- WHAT THE TASK REQUIRES: Copy each line that contains the string "from".

- - -

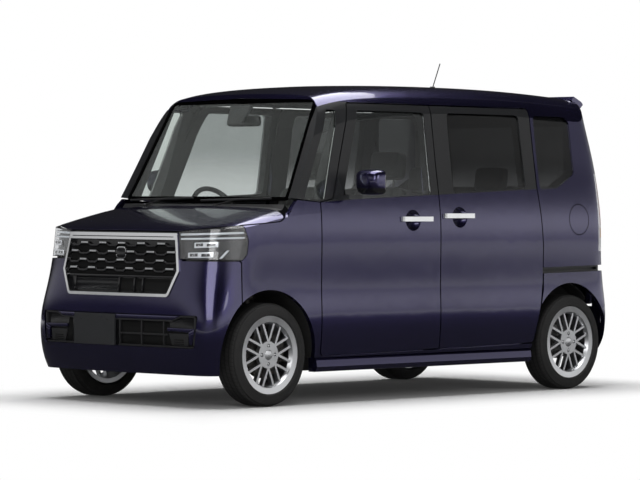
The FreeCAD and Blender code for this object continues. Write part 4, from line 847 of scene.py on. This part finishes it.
# The slots and the gaps between the wave bars are black sheets: painted shade.
openings = [nose_strip(low, high, 0.614, 0.690, OPENING_OUT) for low, high in (
    (0.012, 0.118), (0.132, 0.183), (0.197, 0.392))]
for height, next_height in zip(GRILLE_ROWS, (*GRILLE_ROWS[1:], LEVEL_BAR[1])):
    reach = grille_reach(height) - 0.004
    openings.append(nose_strip(-reach, reach, next_height, height, OPENING_OUT))
sheet_piece("grille_painted_shade", openings, 40, 3, 0.0008, painted_shade_black)
frame_skin = skin_of("grille_frame")
# A gloss black strip along the chrome top bar is painted shade, standing for a groove in the bar.
sheet_piece("grille_frame_painted_groove_shade", [nose_strip(-0.408, 0.408, 0.9155, 0.9200, 0.0, frame_skin)],
            48, 1, 0.0012, gloss_black)
print("lower grille made")

# %% [markdown]
# ## Lower intake
# A painted cover strip narrows the opening in the middle, where it steps down, and a black rim runs
# round the opening. At each end a painted fin reaches inwards over a wedge with three slots, whose
# dark insides are painted shade.

# %% Intake cover, rim and fins
def slanted_strip(corners, inset):
    """A four-sided patch on the nose from its lower left, lower right, upper right and upper left."""
    def patch_point(u, v):
        low = [corners[0][i] + (corners[1][i] - corners[0][i]) * u for i in (0, 1)]
        high = [corners[3][i] + (corners[2][i] - corners[3][i]) * u for i in (0, 1)]
        x, z = (low[i] + (high[i] - low[i]) * v for i in (0, 1))
        return on_nose(x, z, inset)
    return patch_point


def both(corners, inset):
    """The patch and its mirror image, both facing ahead."""
    flipped = [(-x, z) for x, z in (corners[1], corners[0], corners[3], corners[2])]
    return [slanted_strip(corners, inset), slanted_strip(flipped, inset)]


COVER_OUT, RIM_OUT, FIN_OUT, WEDGE_OUT, SLOT_OUT, CELL_OUT = (
    -0.0100, -0.0080, -0.0105, -0.0060, -0.0112, -0.0008)
sheet_piece("intake_cover", [slanted_strip(
    ((-0.440, 0.472), (0.440, 0.472), (0.500, 0.4960), (-0.500, 0.4960)), COVER_OUT)],
    48, 2, 0.015, body_paint, bevel=0.003)
rim = [slanted_strip(((-0.430, 0.463), (0.430, 0.463), (0.440, 0.472), (-0.440, 0.472)), RIM_OUT)]
for corners in (((0.430, 0.463), (0.440, 0.472), (0.500, 0.4960), (0.498, 0.487)),
                ((0.498, 0.487), (0.600, 0.487), (0.600, 0.4960), (0.500, 0.4960)),
                ((0.586, 0.342), (0.598, 0.340), (0.606, 0.485), (0.594, 0.485)),
                ((0.020, 0.3245), (0.596, 0.3245), (0.590, 0.333), (0.020, 0.333))):
    rim += both(corners, RIM_OUT)
sheet_piece("intake_rim", rim, 36, 1, 0.013, moulded_black, bevel=0.002)
fins = both(((0.404, 0.413), (0.560, 0.409), (0.600, 0.428), (0.404, 0.430)), FIN_OUT)
fins += both(((0.563, 0.345), (0.582, 0.342), (0.600, 0.428), (0.560, 0.409)), FIN_OUT)
sheet_piece("intake_fins", fins, 16, 3, 0.013, body_paint, bevel=0.003)
wedge = both(((0.432, 0.336), (0.548, 0.336), (0.556, 0.402), (0.410, 0.402)), WEDGE_OUT)
sheet_piece("intake_wedges", wedge, 16, 3, 0.009, moulded_black, bevel=0.003)
# The three slots are black strips on the wedge: painted shade.
slots = []
for low in (0.342, 0.353, 0.364):
    high = low + 0.005
    slots += both(((0.450, low), (0.520, low), (0.518, high), (0.448, high)), SLOT_OUT)
sheet_piece("wedge_slots_painted_shade", slots, 6, 1, 0.0012, painted_shade_black)
print("intake rim and fins:", len(rim) + len(fins))

# %% [markdown]
# Beside the blank plate panel three uprights and a level bar make four cells. Past them the opening
# ends in a slope, beside the fin. The dark cells and slope are black sheets of painted shade.

# %% Cells of the intake
CELL_LOW, CELL_HIGH = 0.333, 0.463
uprights = [nose_strip(x, x + DIVIDER, CELL_LOW, CELL_HIGH, DIVIDER_OUT)
            for x in (0.024, 0.196, 0.366)]
sheet_piece("intake_bars", uprights + [nose_strip(0.034, 0.400, 0.388, 0.397, BAR_OUT)],
            24, 3, 0.011, moulded_black, bevel=0.0015)
slope_end = ((0.376, CELL_LOW), (0.430, CELL_LOW), (0.404, CELL_HIGH), (0.376, CELL_HIGH))
# The cells and the sloped end are black sheets over the panel behind: painted shade.
sheet_piece("intake_painted_shade", [nose_strip(0.034, 0.366, CELL_LOW, CELL_HIGH, CELL_OUT)]
            + both(slope_end, CELL_OUT), 20, 3, 0.0008, painted_shade_black)
print("intake dressed")

# %% [markdown]
# A plain black plaque with a chrome rim sits in the middle of the grille. Both are rounded plates,
# like the mirrors further down.

# %% Plaque
def rounded_outline(width, height, radius, steps=6):
    """Corner points of a rectangle with round corners, in its own plane."""
    points = []
    for corner in range(4):
        middle_x = (width / 2 - radius) * (1 if corner in (0, 3) else -1)
        middle_y = (height / 2 - radius) * (1 if corner in (0, 1) else -1)
        for step in range(steps + 1):
            angle = math.pi / 2 * (corner + step / steps)
            points.append((middle_x + radius * math.cos(angle),
                           middle_y + radius * math.sin(angle)))
    return points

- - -

- COMPLETED EXERCISE:
The FreeCAD and Blender code for this object continues. Write part 4, from line 847 of scene.py on. This part finishes it.
    """A four-sided patch on the nose from its lower left, lower right, upper right and upper left."""